Rotorua District Council looks to gain value from biosolids

22 February 2010

Rotorua District Council (RDC) and Crown Research Institute, Scion, are joining forces to demonstrate a new approach to the management of organic wastes.

The Council has recently approved a proposal for Scion to build a pilot plant that will process biosolid wastes from Rotorua’s municipal wastewater treatment plant (WWTP) into value added products.

Scion’s Group Manager of Sustainable Design, Dr Trevor Stuthridge, says this is an exciting regional initiative that could be applied in other centres.

“There is increasing pressure on local councils to seek new disposal options for WWTP wastes, which currently account for up to 15% of all landfilled wastes in New Zealand.

“The technology that we have been developing with RDC’s support has the potential to slash biosolid volumes 30-fold and also substantially reduce greenhouse gas emissions and leachates that arise from this type of waste,” Dr Stuthridge explains.

The pilot plant will use a thermal deconstruction process that “cooks” the biosolids (sewage sludge) and breaks them down into re-useable nutrients and a range of other added value chemicals. In addition, methane can be produced for electricity production.

Scion is delighted that Rotorua District Council is taking a strong lead by backing this research programme for local and national benefit.

“Rotorua is a good model for many cities in New Zealand, with the same challenges regarding the disposal of biosolids and other municipal wastes. What works for the RDC can work for any other urban centre in the country, and not just for sewage sludge,” says Dr Stuthridge.

Research shows that the same technology could also be used for managing organic wastes from food and industrial processors.

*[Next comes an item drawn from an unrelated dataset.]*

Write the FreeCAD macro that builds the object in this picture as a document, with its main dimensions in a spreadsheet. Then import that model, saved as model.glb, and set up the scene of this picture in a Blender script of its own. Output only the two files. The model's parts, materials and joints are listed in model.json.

“The Bay of Plenty contains some of New Zealand’s largest organic waste producers including pulp and paper, agriculture, dairy, meat and fruit processing.

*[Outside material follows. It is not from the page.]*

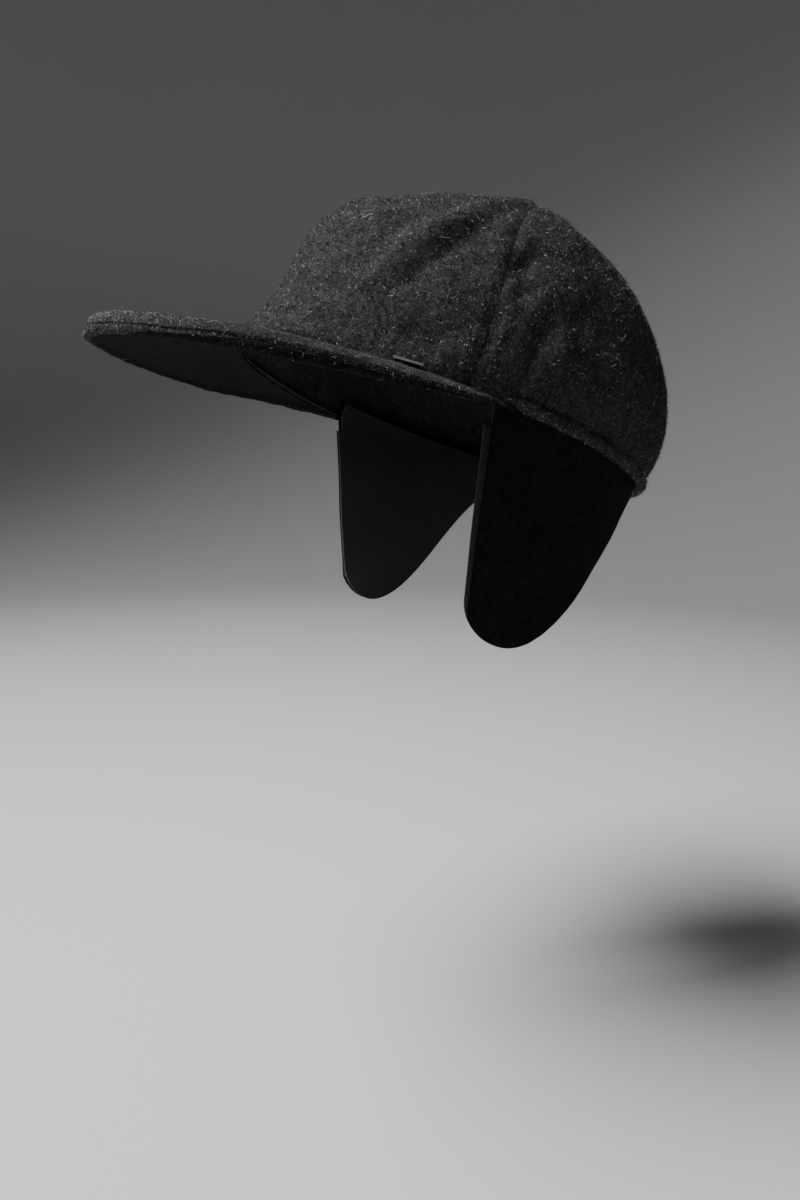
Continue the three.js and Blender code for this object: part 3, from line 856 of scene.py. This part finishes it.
# Rolled hem
hem_turn = np.linspace(HEM_FROM, 360 - HEM_FROM, HEM_COLUMNS + 1)
hem_round = np.linspace(0, 2 * math.pi, HEM_ROUND + 1)[:-1]
hem_rim = smooth_crown(hem_turn, 0 * hem_turn)
hem_rim[:, 2] = 0
hem_out = hem_rim / np.linalg.norm(hem_rim, axis=1, keepdims=True)
from_end = np.minimum(hem_turn - HEM_FROM, 360 - HEM_FROM - hem_turn)
taper = HEM_END_SHARE + (1 - HEM_END_SHARE) * smooth_step(from_end / HEM_END_SPAN)
ring_x = (HEM_HALF_WIDTH * taper)[:, None] * np.cos(hem_round)[None, :] - HEM_INSET
ring_z = (HEM_HALF_HEIGHT * taper)[:, None] * np.sin(hem_round)[None, :] + HEM_MIDDLE
hem = hem_rim[:, None] + hem_out[:, None] * ring_x[..., None]
hem[..., 2] = ring_z
swell = unevenness(hem, HEM_UNEVENNESS)
from_core = hem - (hem_rim - hem_out * HEM_INSET + [0, 0, HEM_MIDDLE])[:, None]
hem += from_core / np.linalg.norm(from_core, axis=-1, keepdims=True) * swell[..., None]
hem = worn(hem)
at = np.arange(hem.shape[0] * hem.shape[1]).reshape(hem.shape[:2])
wrapped = np.concatenate([at, at[:, :1]], 1)
hem_faces = grid_faces(wrapped) + [at[0].tolist(), at[-1][::-1].tolist()]
hem_roll = make_piece(
    "crown_hem_roll", hem.reshape(-1, 3), hem_faces, charcoal_wool, "crown_wool", "crown_hem"
)
point_outward(hem_roll)
hem_closed = np.concatenate([hem, hem[:, :1]], 1)[:, ::-1]
nap("crown_hem_nap", hem_closed, HEM_HAIRS, 51, edge_hair, "crown_wool")

# Peak: darker wool, as painted shade, lies on its lower cover, but for the rolled edge by the tip,
# and low on its upper cover's edge towards the ends; pale hairs on the tip are a painted highlight
SHORT_HAIR = (0.5, 1.4)
LONG_HAIR = (0.8, 2.4)
PEAK_NAPS = {
    # name, zone, hairs, seed, finish, length
    "peak_top": [
        ("low_nap", "low", 4200, 72, edge_hair, LONG_HAIR),
        ("low_painted_shade_nap", "low", 4000, 73, painted_shade_hair, LONG_HAIR),
        ("edge_nap", "rolled", 10000, 68, edge_hair, LONG_HAIR),
        ("nap", "flat", 13500, 61, charcoal_hair, LONG_HAIR),
        ("tip_painted_highlight_nap", "tip", 6000, 70, painted_highlight_hair, SHORT_HAIR),
    ],
    "peak_under": [
        ("low_nap", "low", 2200, 73, edge_hair, LONG_HAIR),
        ("low_painted_shade_nap", "low", 4000, 74, painted_shade_hair, LONG_HAIR),
        ("edge_nap", "rolled", 4500, 62, edge_hair, LONG_HAIR),
        ("tip_painted_highlight_nap", "tip", 1500, 71, painted_highlight_hair, SHORT_HAIR),
        ("nap", "flat", 6000, 67, painted_shade_hair, LONG_HAIR),
    ],
}
for side, node in ((1, "peak_top"), (-1, "peak_under")):
    layers, left, turns = peak_layers(side)
    outside, inside = (worn(layer) for layer in layers)
    cover = make_piece(f"{node}_cover", *closed_sheet(outside, inside, 2), charcoal_wool, "crown_wool", node)
    zones, dark = peak_zones(side, left, turns)
    # painted shade: darker wool on the faces where shade falls under and along the peak's edge
    cover.data.materials.append(painted_shade_wool)
    finishes = np.zeros(len(cover.data.polygons), int)
    finishes[: dark.size] = dark.ravel()
    cover.data.polygons.foreach_set("material_index", finishes)
    hairs = []
    for name, zone, count, seed, finish, length in PEAK_NAPS[node]:
        shares = zones[zone][:, ::side]
        hairs.append(nap(
            f"{node}_{name}", outside[:, ::side], count, seed, finish, "crown_wool", length, shares=shares
        ))
    point_outward(cover)

# Ear flaps
down = np.linspace(0, 1, FLAP_ROWS)
strip = STRIP_TOP + (STRIP_LOW - STRIP_TOP) * down[:, None]
past_strip = FLAP_BACK - FLAP_FRONT - strip
spread = np.linspace(0, 1, FLAP_COLUMNS)[None, :] ** FLAP_SPREAD
azimuths = FLAP_FRONT + strip + past_strip * spread
bevelled = azimuths + FLAP_BEVEL * (1 - spread) ** 12

# Linings of the ear flaps, each with a strip that shows in front and is notched at the top
lining_spread = np.linspace(0, 1, LINING_COLUMNS)[None, :] ** FLAP_SPREAD
across = np.linspace(0, 1, STRIP_COLUMNS)[None, :]
notched = (1 - smooth_step((down - NOTCH_END) / NOTCH_CORNER))[:, None]
notch = NOTCH_SHARE * strip * notched
strip_turns = FLAP_FRONT + notch + (strip * STRIP_SHARE - notch) * across
lining_turns = np.concatenate([strip_turns, FLAP_FRONT + strip + past_strip * lining_spread], 1)
behind = FLAP_INSET + FLAP_OUTER + FLAP_GAP
strip_inset = STRIP_INSET + STRIP_ROUND * (1 - across) ** 1.5 + STRIP_RETURN * across**8
strip_inset = strip_inset + (behind - strip_inset) * notched
face_inset = np.concatenate([strip_inset, np.full((FLAP_ROWS, LINING_COLUMNS), behind)], 1)

for hand, side in (("left", 1), ("right", -1)):
    mirror = np.array([side, 1, 1])
    large = (0.5, 40, 71 + side)
    face, back = flap_layers(
        (azimuths, bevelled), (FLAP_INSET, FLAP_INSET + FLAP_OUTER), 0, [large, (0.12, 5, 73)], mirror
    )
    cloth = make_piece(
        f"ear_flap_{hand}_cloth", *closed_sheet(face, back, 2),
        black_wool, "flap_wool", f"ear_flap_{hand}",
    )
    point_outward(cloth)
    facing = face[:, ::side]
    hair = nap(
        f"ear_flap_{hand}_nap", facing, FLAP_HAIRS, 75 + side, black_hair, "flap_wool", (0.8, 2.0), 0.22, 0.1
    )
    lint = nap(
        f"ear_flap_{hand}_lint", facing, FLAP_LINT, 85 + side, pale_hair, "flap_wool", (0.4, 1.3), 0.2, 0.09
    )
    face, back = flap_layers(
        (lining_turns, lining_turns), (face_inset, behind + FLAP_LINING), 1, [large], mirror
    )
    lining = make_piece(
        f"ear_flap_{hand}_lining", *closed_sheet(face, back, 1),
        twill, "flap_twill", f"ear_flap_lining_{hand}",
    )
    point_outward(lining)

# Metal tab: its CAD body with a finer finish
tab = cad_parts["tab"]
tab.data.materials.clear()
tab.data.materials.append(tab_metal)

# Camera at the photo's viewing angle
VIEW_TURN = math.radians(61.95)
VIEW_DOWN = math.radians(10.02)
VIEW_ROLL = math.radians(1.15)
VIEW_BACK = 0.4288
VIEW_RIGHT = -0.02427
VIEW_UP = -0.01435
LENS = 24.15
FILM_WIDTH = 36
back = Vector((math.sin(VIEW_TURN), -math.cos(VIEW_TURN), 0))
level_right = Vector((math.cos(VIEW_TURN), math.sin(VIEW_TURN), 0))
up = Vector((0, 0, 1))
forward = -back * math.cos(VIEW_DOWN) - up * math.sin(VIEW_DOWN)
level_up = -back * math.sin(VIEW_DOWN) + up * math.cos(VIEW_DOWN)
right = level_right * math.cos(VIEW_ROLL) + level_up * math.sin(VIEW_ROLL)
upward = level_up * math.cos(VIEW_ROLL) - level_right * math.sin(VIEW_ROLL)
lens = bpy.data.cameras.new("camera")
lens.sensor_width = FILM_WIDTH
lens.lens = LENS
lens.clip_start = 0.01
lens.clip_end = 50
camera = bpy.data.objects.new("camera", lens)
turned = Matrix((right, upward, -forward)).transposed().to_4x4()
place = back * VIEW_BACK + level_right * VIEW_RIGHT + up * VIEW_UP
camera.matrix_world = Matrix.Translation(place) @ turned
bpy.context.scene.collection.objects.link(camera)
bpy.context.scene.camera = camera

# Floor that curves up into a plain backdrop all round
FLOOR_Z = -0.33
FLOOR_REACH = 1.5
SWEEP = 1.1
BACKDROP_TOP = 3.2
FLOOR_MIDDLE = 0.02
FLOOR_ROUND = 96
bend = np.linspace(0, math.pi / 2, 25)
reach = np.concatenate([[FLOOR_MIDDLE], FLOOR_REACH + SWEEP * np.sin(bend), [FLOOR_REACH + SWEEP]])
rise = FLOOR_Z + np.concatenate([[0], SWEEP * (1 - np.cos(bend)), [BACKDROP_TOP]])
around = np.linspace(0, 2 * math.pi, FLOOR_ROUND + 1)[:-1]
sweep = np.stack([
    reach[:, None] * np.cos(around),
    reach[:, None] * np.sin(around),
    np.repeat(rise[:, None], FLOOR_ROUND, 1),
], -1)
places = np.arange(len(rise) * FLOOR_ROUND).reshape(-1, FLOOR_ROUND)
rings = np.concatenate([places, places[:, :1]], 1)
paper = bpy.data.meshes.new("floor")
paper.from_pydata(sweep.reshape(-1, 3).tolist(), [], [places[0].tolist()] + grid_faces(rings[:, ::-1]))
paper.polygons.foreach_set("use_smooth", [True] * len(paper.polygons))
paper.materials.append(plain_paper("pale_floor", (0.54, 0.54, 0.535, 1)))
floor = bpy.data.objects.new("floor", paper)
bpy.context.scene.collection.objects.link(floor)


# Soft studio light
LAMP_SPREAD = math.radians(115)


def soft_light(name, place, aim, size, power):
    lamp = bpy.data.lights.new(name, "AREA")
    lamp.shape = "RECTANGLE"
    lamp.size, lamp.size_y = size
    lamp.energy = power
    lamp.spread = LAMP_SPREAD
    holder = bpy.data.objects.new(name, lamp)
    holder.location = place
    holder.visible_camera = False
    holder.rotation_euler = (Vector(aim) - Vector(place)).to_track_quat("-Z", "Y").to_euler()
    bpy.context.scene.collection.objects.link(holder)


soft_light("key", (-0.2, -0.94, 1.38), (0, 0, 0.03), (0.8, 0.8), 34)
soft_light("fill", (0.9, 0.9, 1.1), (0, 0, 0), (1.2, 1.2), 0.15)
world = bpy.data.worlds.new("studio")
world.use_nodes = True
world.node_tree.nodes["Background"].inputs["Color"].default_value = (0.62, 0.63, 0.65, 1)
world.node_tree.nodes["Background"].inputs["Strength"].default_value = 0.085
bpy.context.scene.world = world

“These waste streams represent a tremendous added-value resource for the region that can be tapped into by these types of environmental technologies. We are part of a trend that is rapidly growing throughout the world,” he explains.

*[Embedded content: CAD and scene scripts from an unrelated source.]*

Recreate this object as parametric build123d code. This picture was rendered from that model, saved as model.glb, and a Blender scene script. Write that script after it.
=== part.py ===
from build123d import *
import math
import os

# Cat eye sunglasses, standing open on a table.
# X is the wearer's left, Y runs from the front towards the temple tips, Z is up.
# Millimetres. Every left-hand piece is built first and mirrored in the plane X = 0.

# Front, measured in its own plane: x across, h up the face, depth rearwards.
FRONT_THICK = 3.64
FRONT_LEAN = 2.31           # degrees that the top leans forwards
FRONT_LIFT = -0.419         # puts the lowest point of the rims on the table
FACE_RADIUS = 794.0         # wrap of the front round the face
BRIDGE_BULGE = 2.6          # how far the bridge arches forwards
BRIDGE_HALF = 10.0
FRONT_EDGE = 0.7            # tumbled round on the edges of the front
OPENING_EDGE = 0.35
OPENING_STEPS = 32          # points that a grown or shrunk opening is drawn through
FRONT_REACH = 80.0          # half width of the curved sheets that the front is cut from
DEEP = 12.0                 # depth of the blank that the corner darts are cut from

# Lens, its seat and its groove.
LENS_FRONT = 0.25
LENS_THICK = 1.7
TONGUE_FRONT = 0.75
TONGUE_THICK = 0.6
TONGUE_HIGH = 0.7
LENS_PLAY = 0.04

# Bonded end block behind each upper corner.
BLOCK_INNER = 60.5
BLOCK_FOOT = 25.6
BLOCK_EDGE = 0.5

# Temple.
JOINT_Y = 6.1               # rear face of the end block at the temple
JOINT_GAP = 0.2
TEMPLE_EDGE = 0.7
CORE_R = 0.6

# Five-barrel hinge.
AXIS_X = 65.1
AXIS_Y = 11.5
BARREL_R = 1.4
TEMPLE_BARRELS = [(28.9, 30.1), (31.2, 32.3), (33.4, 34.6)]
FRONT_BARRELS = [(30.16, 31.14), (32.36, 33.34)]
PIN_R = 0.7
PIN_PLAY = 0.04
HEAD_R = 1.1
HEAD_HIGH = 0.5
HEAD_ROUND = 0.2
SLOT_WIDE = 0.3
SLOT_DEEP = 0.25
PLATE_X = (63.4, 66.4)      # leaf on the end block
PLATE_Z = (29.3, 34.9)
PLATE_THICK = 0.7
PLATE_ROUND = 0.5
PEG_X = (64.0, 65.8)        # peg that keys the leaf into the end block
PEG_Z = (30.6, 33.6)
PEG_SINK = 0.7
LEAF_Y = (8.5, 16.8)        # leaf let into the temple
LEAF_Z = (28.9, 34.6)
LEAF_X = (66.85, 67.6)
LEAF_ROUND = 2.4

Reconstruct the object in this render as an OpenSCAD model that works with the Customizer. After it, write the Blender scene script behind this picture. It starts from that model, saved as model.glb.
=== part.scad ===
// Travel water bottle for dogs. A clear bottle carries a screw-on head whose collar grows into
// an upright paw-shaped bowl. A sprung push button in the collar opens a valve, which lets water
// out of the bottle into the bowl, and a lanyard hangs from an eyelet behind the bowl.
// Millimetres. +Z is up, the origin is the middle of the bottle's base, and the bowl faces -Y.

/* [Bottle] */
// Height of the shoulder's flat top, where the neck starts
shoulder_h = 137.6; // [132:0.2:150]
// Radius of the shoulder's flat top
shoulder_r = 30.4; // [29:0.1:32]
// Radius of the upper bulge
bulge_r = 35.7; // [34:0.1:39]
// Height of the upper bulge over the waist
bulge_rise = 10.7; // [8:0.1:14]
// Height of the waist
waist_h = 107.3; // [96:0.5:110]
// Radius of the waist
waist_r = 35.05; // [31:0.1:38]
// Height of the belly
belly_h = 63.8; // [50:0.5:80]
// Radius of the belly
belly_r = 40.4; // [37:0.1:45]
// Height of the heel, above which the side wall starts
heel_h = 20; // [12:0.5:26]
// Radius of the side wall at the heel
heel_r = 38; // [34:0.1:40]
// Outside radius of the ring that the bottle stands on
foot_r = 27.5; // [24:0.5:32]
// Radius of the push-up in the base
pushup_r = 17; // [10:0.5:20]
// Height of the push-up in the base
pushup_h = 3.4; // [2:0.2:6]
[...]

The Council decision to fund the pilot plant, which is due to be operational by July 2010, is a bold response to the Government’s waste minimisation initiative.

If successful, a full-scale plant in Rotorua could remove up to 8,500 tonnes of waste going to landfill per year, and ultimately achieve net benefits (in terms of cost reduction and value creation) of around $4 million per year for the council and community.

The pilot plant project, which has a construction cost of $850,000, will be partly funded from the council’s share of the government’s waste levy fund.

Council works manager, Peter Dine, says the project could provide a solution to Council’s single largest waste disposal problem and even convert that waste stream into a revenue source.  

“In addition, there is potential to utilise the technology for the wider organic waste generated within the district. This could significantly extend landfill life and provide major environmental and financial benefits,” he says.

About Scion’s Waste 2 Gold programme

Scion’s Waste 2 Gold platform provides a sustainable solution to the disposal of solid organic wastes. It is based on a deconstruction process that uses heat, pressure and air to convert organic wastes. The results could benefit the council, the community and the environment. For example:

  • Acetic acid production: commercial ethanol is currently used to improve the sewage treatment system's ability to remove nitrogen. The acetic acid produced through Scion’s process could replace this ethanol, with potential savings of $367,000 per year.
  • Energy generation: the process is essentially a "wet combustion" and will generate excess heat for use in the deconstruction plant and elsewhere at the site. In addition, methane will be generated at several stages in the system for electricity production.
  • Environmental improvements: significant greenhouse gas reductions (>70%) will be achieved through deconstruction. In addition, high nutrient content leachates will no longer enter lake-bound waterways around the landfill.
  • The deconstruction stage leads to a 30-fold decrease in biosolids volumes - meaning a potential saving of $730,000 per year in transportation, landfill fees and waste levies.

Scion’s approach differs from others in this field in that it controls the deconstruction process to yield useful chemicals for downstream bioconversion, rather than complete breakdown to CO2 and water. Likely implementers of the technology include local councils and waste management companies.

Other possible customers for the technology include (1) industrial organic waste producers (e.g. primary industries), who are looking for reduced disposal costs and alternative use options; and (2) chemical companies that may want to generate and recover chemical intermediates from the waste stream as replacements for fossil fuel-derived equivalents.